None of this is to say that r. 25 will be regarded lightly. It is a rule of court and any appeal which does not meet its requirements is at risk of being dismissed.
The discretion will be exercised having regard to all the circumstances of the case and in particular to the length of and the reasons for the delay on the appellant’s part. The extent to which, having regard to any delay in setting the matter down, the evidence likely to be adduced by the appellant or the respondent is or is likely to be less cogent than if the action had been set down and brought within the time allowed may also be another relevant factor.
In the circumstances of this case, it seems to us that a relevant consideration is that the notes on evidence were not available to the appellant until after the period specified in r. 25. Such an occurrence is not uncommon in our jurisdiction where there is no readily available transcript of evidence and any transcript is usually prepared from the trial judge’s notes of evidence following the lodging of the appeal: See generally Tenge Kai Ulo v. Acting Public Prosecutor and Another [1981] P.N.G.L.R. 148, for this and other considerations relevant to r. 25.
We think also that the period of negotiation is a relevant consideration. In a slightly different context, the mere fact that negotiations have taken place between a claimant and a person against whom a claim is made does not debar the defendant from pleading a statute of limitation, even though the negotiation may have led to delay and caused the claimant not to bring his action until the statutory period has passed. See Hewlett v.

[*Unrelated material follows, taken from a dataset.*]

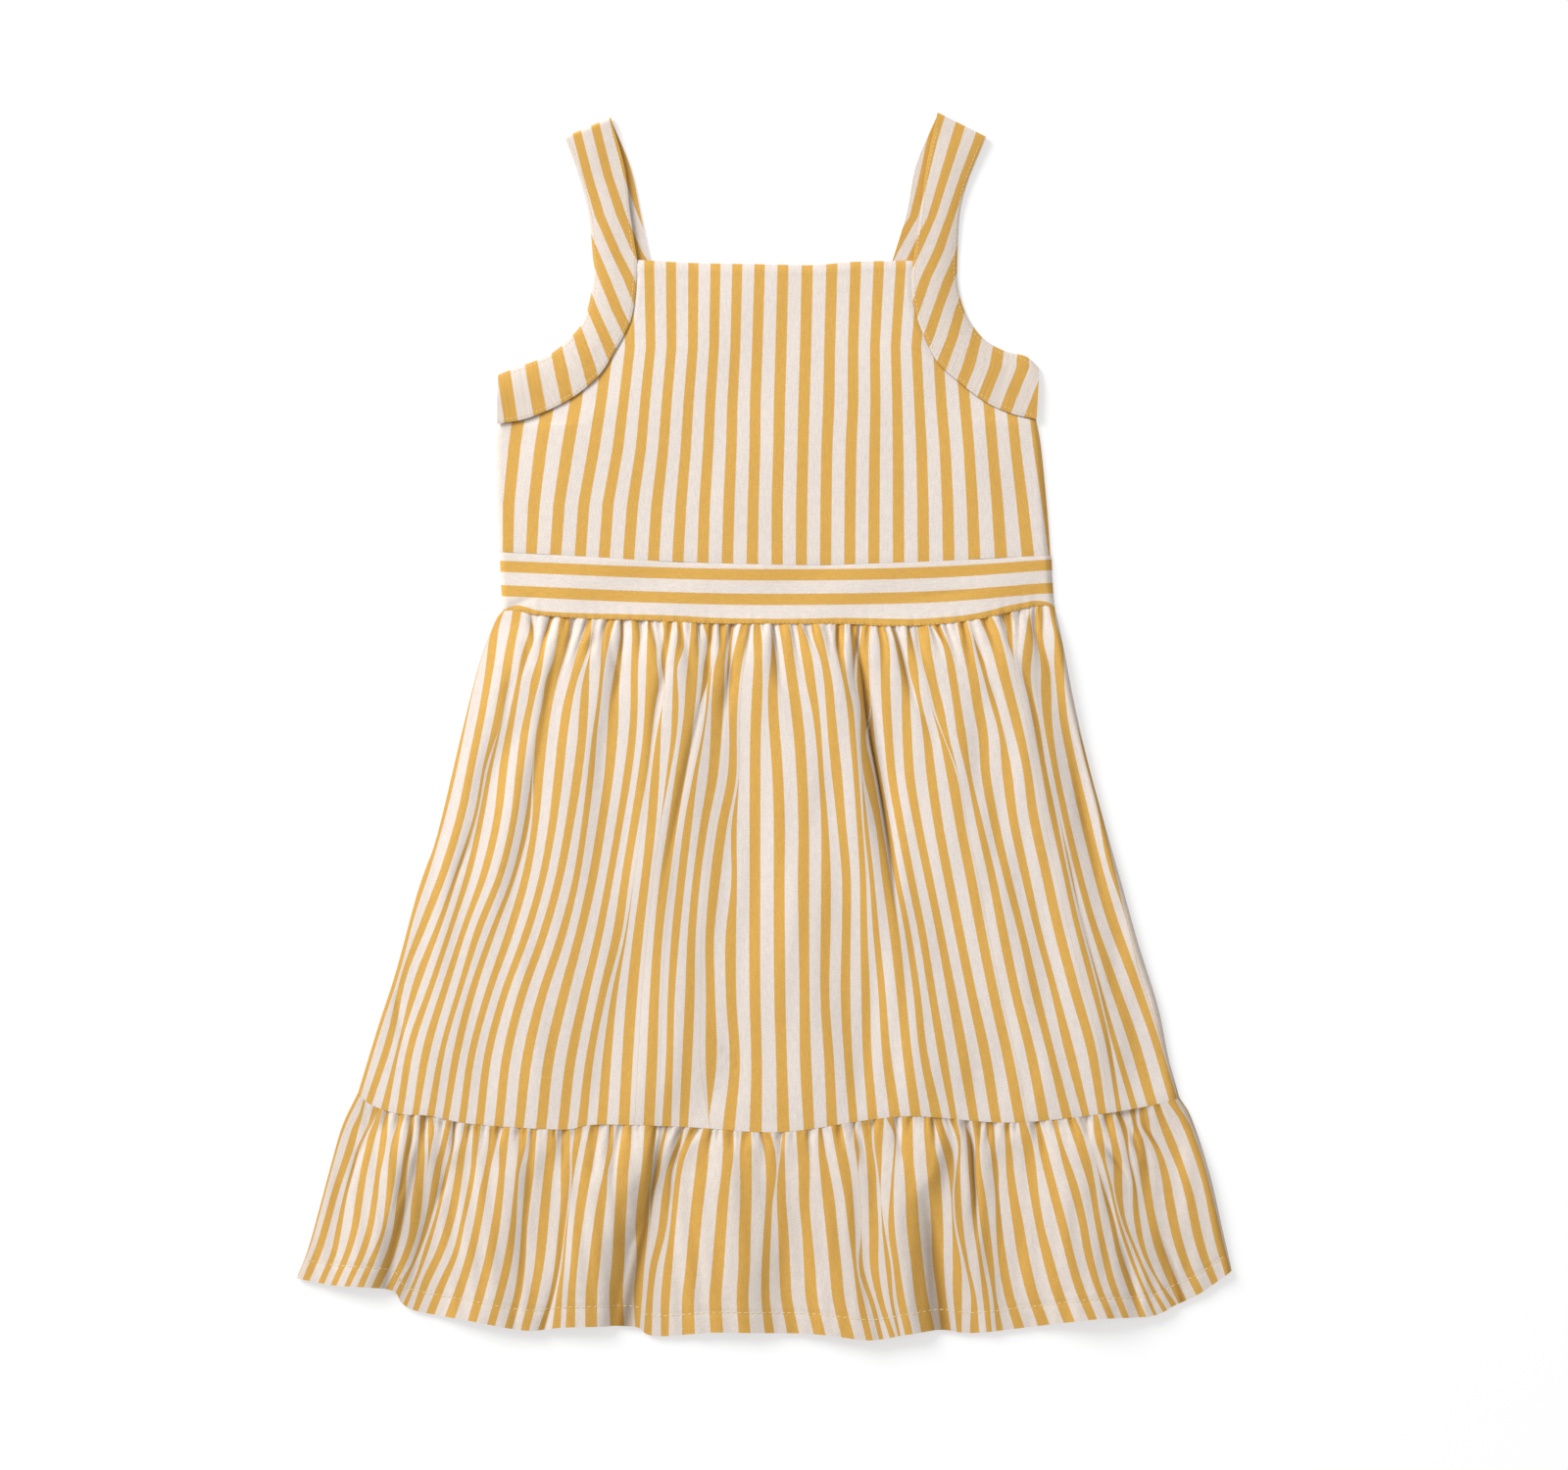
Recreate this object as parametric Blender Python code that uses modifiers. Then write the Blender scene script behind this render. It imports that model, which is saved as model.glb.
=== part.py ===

L.C.C. (1908) 72 JP. 136. But in this case the negotiations were directed towards a settlement of the appeal proceedings and taking that into account together with all the other circumstances including the fact that the matter is now set down and ready to proceed, it would not be just in our opinion to deny the appellant his right to bring his appeal.
Accordingly, we would dismiss the application but make no order as to costs.
Application dismissed.
No order as to costs.
Lawyer for the applicant/respondent: Kirkes.
Lawyer for the appellant: Young & Williams.